Species of dragonfly

Gomphus flavipes, the river clubtail or yellow-legged dragonfly, is a species of dragonfly in the family Gomphidae. It is found in Europe. Its natural habitat are rivers and large streams. The dragonfly flies from June to September depending on the location.

== Geographical distribution ==
Gomphus flavipes is a European species. It has the biggest geographical range among the European Gomphid species, occurring from France to eastern Siberia. The species has a very patchy occurrence in Central Europe and has become rare in Western Europe. The southernmost occurrence is known from Greece. In Southern Europe G. flavipes is replaced by other Gomphid species. However, the exact geographical range of the species is still unclear.

==Habitat==
Gomphus flavipes lives along the middle and lower reaches of slow flowing medium-sized and big rivers The species prefers riverbed with mud, clay, loam or fine sand as soil, since larvae develop buried in the soil, but avoids areas with decomposition of organic matter and oxygen-poor stagnant water. Reaches with high drift and coarse substrate are also avoided, however, occasionally G. flavipes can be found in bigger lakes with high oxygen content.

==Morphology==
As a medium-sized dragonfly G. flavipes is 50–55 mm long and with an average wingspan of 70–80 mm. The eyes are widely separated, this is a typical genus-specific feature, males have blue while females have green eyes. Both sexes have predominantly yellow legs and the males has thin angled appendages, while his 10th segment is entirely black dorsally.
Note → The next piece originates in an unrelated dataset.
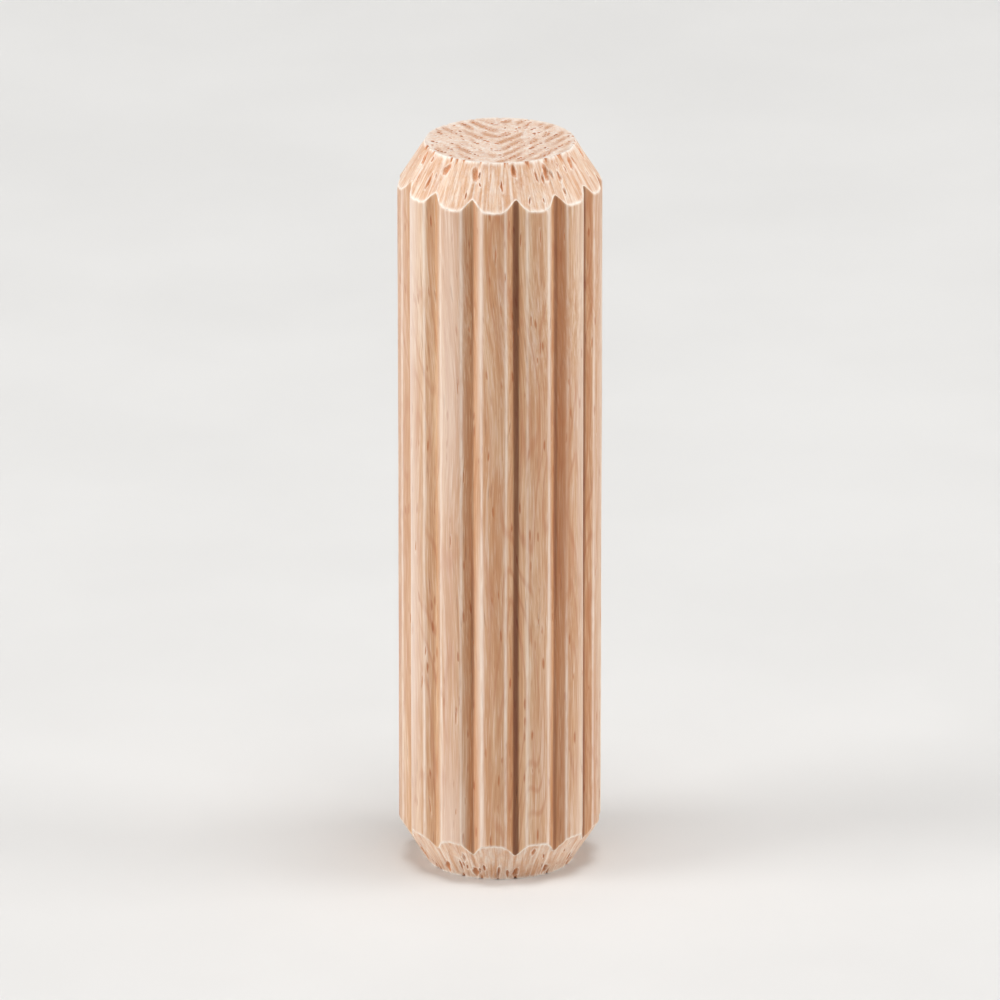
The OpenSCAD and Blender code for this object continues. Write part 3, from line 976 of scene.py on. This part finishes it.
fb.inputs["Roughness"].default_value = 0.85
fb.inputs["Specular IOR Level"].default_value = 0.10
fo = s.add("ShaderNodeOutputMaterial")
s.put(fo.inputs[0], fb.outputs[0])
fm.materials.append(s.mat)

# ---------------------------------------------------------------- light, camera
AZ, EL, DIST = -9.3, 19.1, 0.53


def around(az, el, dist, aim):
    a, e = math.radians(az), math.radians(el)
    return aim + Vector((math.sin(a) * math.cos(e), -math.cos(a) * math.cos(e), math.sin(e))) * dist


aim = Vector(((b_lo[0] + b_hi[0]) / 2, (b_lo[1] + b_hi[1]) / 2, b_lo[2] + LEN * 0.0005))


def area(name, az, el, dist, size, watts, colour):
    d = bpy.data.lights.new(name, "AREA")
    d.shape = "DISK"
    d.size = size
    d.energy = watts
    d.color = colour
    o = bpy.data.objects.new(name, d)
    o.location = around(az, el, dist, aim)
    o.rotation_mode = "QUATERNION"
    o.rotation_quaternion = (aim - o.location).to_track_quat("-Z", "Y")
    o.visible_camera = False                              # a view from the side would see the lamp itself
    bpy.context.scene.collection.objects.link(o)
    return o


area("left", AZ - 74, 17, 0.60, 0.34, 2.20, (1.0, 0.995, 0.985))
area("right", AZ + 84, 16, 0.60, 0.34, 1.80, (1.0, 0.99, 0.98))
area("top", AZ + 20, 84, 0.60, 0.34, 2.12, (1.0, 1.0, 1.0))
world = bpy.data.worlds.new("studio")
bpy.context.scene.world = world
world.use_nodes = True
bg = world.node_tree.nodes["Background"]
bg.inputs[0].default_value = (1.0, 0.99, 0.975, 1)
bg.inputs[1].default_value = 0.222
bpy.context.scene.view_settings.view_transform = "Standard"

cam_d = bpy.data.cameras.new("camera")
cam_d.sensor_width = 36.0
cam_d.lens = 480.0
cam_d.clip_start, cam_d.clip_end = 0.05, 5.0
cam = bpy.data.objects.new("camera", cam_d)
cam.location = around(AZ, EL, DIST, aim)
cam.rotation_mode = "QUATERNION"
cam.rotation_quaternion = (aim - cam.location).to_track_quat("-Z", "Y")
bpy.context.scene.collection.objects.link(cam)
bpy.context.scene.camera = cam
==Behaviour and life cycle==
Gomphus flavipes, as all dragonflies, are predators; they capture smaller insect in flight. Imagos are rarely seen, the easiest way to observe them is in the mating period or during the emergence of young adults. Mating usually takes place in June or July. During the day adult males search for females, far from the riverbank, in low altitude above the waterfront. If they successfully catch a female copulation takes place in the shelter of water edge willows. After fertilization females fly 20–30 cm above the water and lay eggs (one at a time or in a small packets) into the water.

==Larval development==
The larvae develop for three years buried in the fine soil of the riverbed. As imagos, they are predators too, their diet consisting of small invertebrates which they capture with they specialized labium called the mask.
The emergence of the larvae starts mostly at end of May or June, but it depends highly on location and other environmental circumstances (e.g. a rainy period could delay the start of emergence).
The emergence in G. flavipes is often highly synchronised and it is therefore referred as a ’summer species’, in Odonatology EM50 values are used to describe the emergence pattern (extent of synchronization). The patterns often have two peaks in G. flavipes due to the phenomenon called ’cohort splitting’.
Larvae of G. flavipes, unlike other Anisoptera larvae, often choose riverbank soil as an emergence substrate, however the type of substrate depends on location and characteristics of the riverbank, probably the larvae have no substrate specific attachment.

==Threat factors==
Gomphus flavipes has become an endangered species in most Western European countries due to water pollution and river regulation. The species is listed in the Annex IV of Habitats Directive.